Rusted screws are annoying. Stubborn and sturdy, they’re a belligerent bunch, and it’s difficult to tempt them out of their long-time home. Got rusted screws on your home, car, bike, fixtures, furniture, or fittings? You’ve found an ally with us, and we’ll help you to wheedle them out, quickly and easily.
In this guide, we’ve brought you lots of information on how to remove rusted screws. We’ve presented you with 3 simple step-by-step guides, along with lots of tips, help, and information.
How to Remove Rusted Screws
Method One – The Simple Way
For the vast majority of rusted screws, this method will work, no matter how firmly fixed they seem to be. Here’s a step-by-step guide to the simplest, easiest way to remove rusted screws:
Step 1 – Hammering
Get a hammer, and carefully but forcefully hammer on and around the screw.
Over time, rust sort of becomes like glue, and fixes things together. If you hit the screw with a hammer, you can dramatically reduce this adhesion, helping to force the screw loose. Be careful during this stage, so you don’t smash whatever the screw is fixed to.
Step 2 – Lubing
Now that you’ve formed some cracks in and around the rust, it’s time to lube them up. Good old WD-40 (or something similar) will probably work, but you should consider investing in some stuff that’s specifically designed for the job. Something like this CRC Screwloose Super Penetrant Oil is designed especially for rusty situations like yours.
Whatever lubricant you’re using, spray some of it on and around your rusty screw, and leave it for a couple of minutes before hitting the screw with the hammer again. Then leave it for a further 20 minutes. Go and have a coffee or something – you deserve it.
If you don’t have any good lubricant, any natural dissolving agent might be enough, so you can try stuff like lemon juice or cola. But a proper rust-battling penetrant is always best.
Step 3 – Start Screwing
You’ve had your coffee, and now it’s time to return to your screw. Tap it gently a couple more times with your hammer, to give you an idea of whether or not you’ve sufficiently loosened things up. If it doesn’t look very loose, do some more hammering and lubricating.

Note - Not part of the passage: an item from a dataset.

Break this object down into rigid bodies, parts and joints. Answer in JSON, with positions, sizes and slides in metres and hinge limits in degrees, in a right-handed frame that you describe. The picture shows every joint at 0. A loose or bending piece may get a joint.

But if you’re confident you can now get your rusty screw out, take a screwdriver and start trying to turn the screw. Go slow and gentle, as you don’t want to pull the head off the screw.
If the ridge on the head of your screw has rusted over, use some form of dissolving agent. Consider lemon juice, hydrogen peroxide, or one of the products we’ve already discussed above – all of them can help to remove rust. Whichever product you go for, use some steel wool, too, which’ll help you wipe away as much rust, dirt, and debris as you can.
If your screwdriver isn’t working, you can try using a drill – but be warned, using a drill increases the chances you’ll rip the head off the screw. If you want to reuse the screw, that could be a problem – but if you’re mainly interested in removing the screw at all costs, then it’s not an issue.
Make sure you wear safety goggles if you’re using a drill – you don’t want pieces of rust flying up into your eyes.
But what if none of this is working? And what if there’s no ridge at all on the head of your screw? That brings us to method two…
Method Two – For Stripped Screws
Before we move on to this method, I know what you’re thinking – “what’s a stripped screw?”
A stripped screw is a screw which has absolutely no head indents. If your screw has been rusting for years, or if the screw has been incorrectly used, then it’s possible you’ve been left with a stripped screw. The weird-looking screw in the image above – that’s a stripped screw.
If you have a stripped screw, you have two options. The first and simplest is to try using pliers, lubricant, and a dissolving agent to yank the screw out. If you’re lucky, that method might work right away.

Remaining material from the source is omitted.